First, though, the Agency Chair talked about the wider picture.

“We need to go back and begin again with the charette process for South Sepulveda,” said Mr. Malsin. “We need neighborhood meetings where people talk about what they want their community to look like.

“A charette would provide an open exchange with the city to understand the tools that are available to make that exchange happen.”

Close Observer

Tuned in to the sentiments of residents, Mr. Malsin was a very interested bystander last Wednesday when a powerful coalition of unhappy residents of adjacent Sunkist Park helped to at least temporarily sideline the proposed 12 1/2-acre rebuild of South Sepulevda.

Too tall and too dense with condos, they successfully protested.

Not exactly coincidentally, a centerpiece of tonight’s Redevelopment Agency meeting at City Hall will be a discussion of the city’s present controversial building height (56 feet) and condo density (65 housing units per acre)ordinances.

Speaking of Momentum

To say it differently, the residents of Sunkist Park may win the lottery twice within one week.

First, they succeeded in —tabling the South Sepulveda rebuild. This evening, they may start to corner one of their ultimate wishes, gaining momentum for eventually modifying two regulations that have been the target of their anger.

Double Victory?

If the outspoken citizens achieve both of these monumental objectives, City Hall observers say their success will be attributable to an aggressive, but intensely focused, professionally disciplined protest campaign.

“They have aimed and fired,” said one City Hall veteran. “Many citizens’ groups are known for firing, then aiming.”

Off-Stage

Mr. Malsin, the second-year City Councilman, has worked arduously behind the scenes for the past 14 months — not a crowded venue — carving a long-vacant niche as a kind of studious, quiet Mr. Fix-It.
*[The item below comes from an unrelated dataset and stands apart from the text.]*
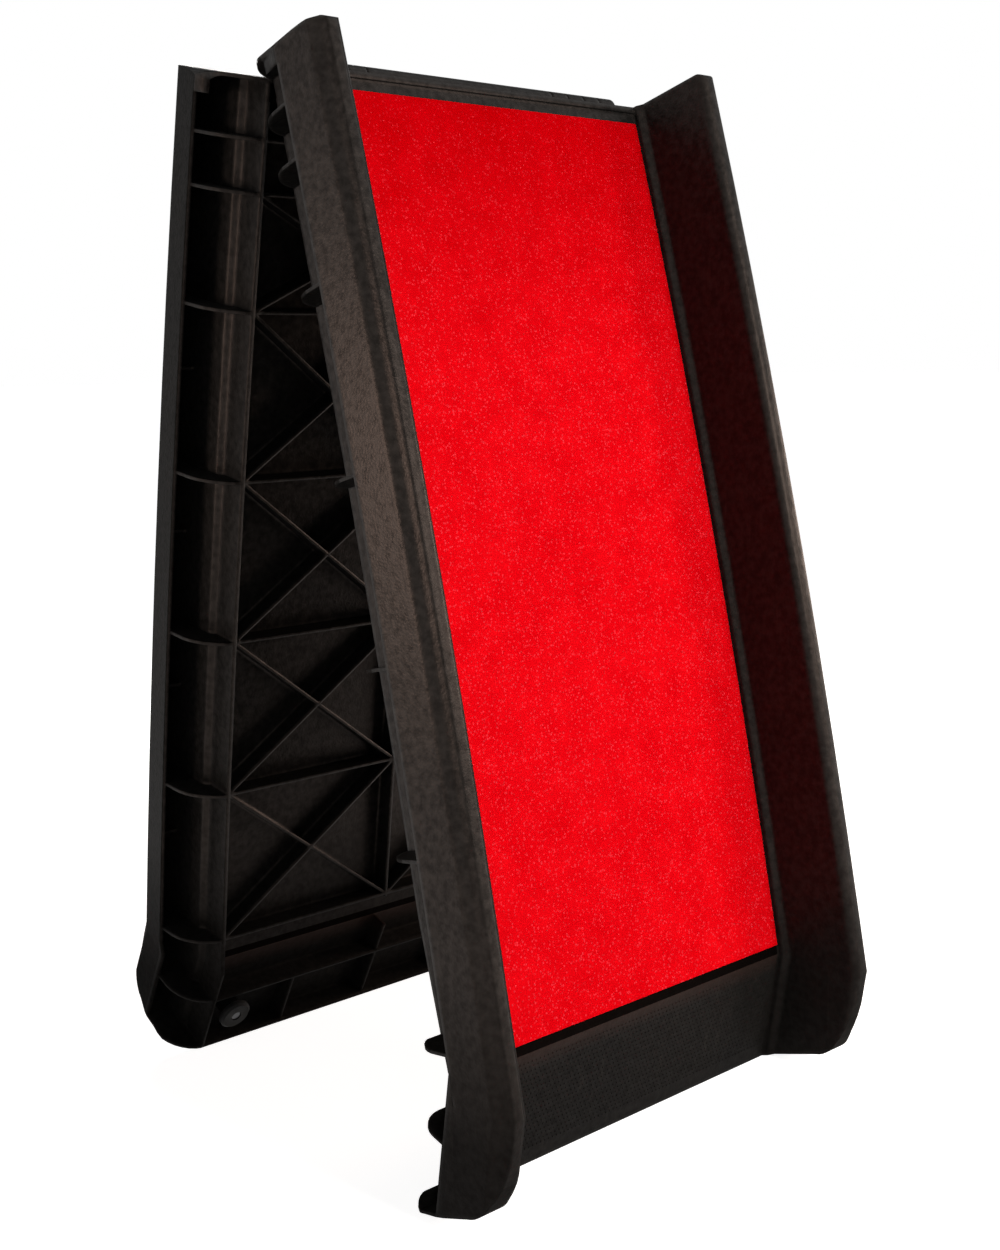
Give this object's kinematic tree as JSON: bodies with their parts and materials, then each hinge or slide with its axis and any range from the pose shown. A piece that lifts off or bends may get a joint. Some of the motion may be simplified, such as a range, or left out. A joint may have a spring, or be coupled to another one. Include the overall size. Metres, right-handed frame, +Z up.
{
  "type": "folding ramp",
  "caption": "Two-leaf folding ramp standing as an A-frame, with arched decks, red grit mats, hollow side rails, rib-stiffened undersides and bent end aprons.",
  "frame": {"origin": "on the floor, midway across the width and midway between the two aprons' outermost crests, with the ramp at its standing angle", "axes": "+Z up, +X across the ramp, +Y from the upper half's side to the lower half's side"},
  "size_m": [0.406, 0.4923, 0.8095],
  "materials": {
    "shell": "fine leather-grain texture, satin on the edges",
    "mat": "coarse grit",
    "steel": "zinc plated",
    "washer": "smooth",
    "foot": "matte"
  },
  "bodies": {
    "upper": {"upper_shell": "shell", "upper_grip_mat": "mat", "hinge_pin_left": "steel", "hinge_pin_right": "steel", "hinge_washers": "washer", "pin_retainers": "steel", "upper_foot_left": "foot", "upper_foot_right": "foot", "upper_foot_screws": "steel"},
    "lower": {"lower_shell": "shell", "lower_grip_mat": "mat", "lower_foot_left": "foot", "lower_foot_right": "foot", "lower_foot_screws": "steel"}
  },
  "joints": [
    {"name": "fold", "type": "hinge", "parent": "upper", "child": "lower", "pos_m": [0, 0.01958, 0.7895], "axis": [1, 0, 0], "range_deg": [-22.2, 157.8]}
  ]
}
There is something wonkish and bullish about young Mr. Malsin that is serving him well.

Strategy Clicking

These esoteric qualities have allowed him to score with impact on a City Council and a Redevelopment Agency where he is surrounded by people with far more experience.

He has operated with a caution, a restraint not often associated with politicians so new to City Hall.

Thinking It Out

His first year was marked with selective criticism, well-spaced for added effectiveness.

Here are Mr. Malsin’s reflections on the much-disputed South Sepulveda plan.

“It was a poorly thought-out process,” he said. “It was not constructed in a way that got people to believe that they had a voice in what was going to happen.”

Change in Procedure

Having been an elected official for just a little more than a year, Mr. Malsin says he does not know why the City Hall people behind South Sepulveda did not attempt to engage the neighborhood the way City Hall built momentum for earlier successful redevelopment projects.

For South Sepulveda, he recalled that there were two community workshops, and then the dialogue broke off.

Accumulating Trust

“There is only one way we are going to be able to earn back the trust of the community,” Mr. Malsin said.

“That is to go back to the neighborhood meetings process that worked well before around the city. That is the only way. And I don’t mean invite only Sunkist Park. Invite the whole community.”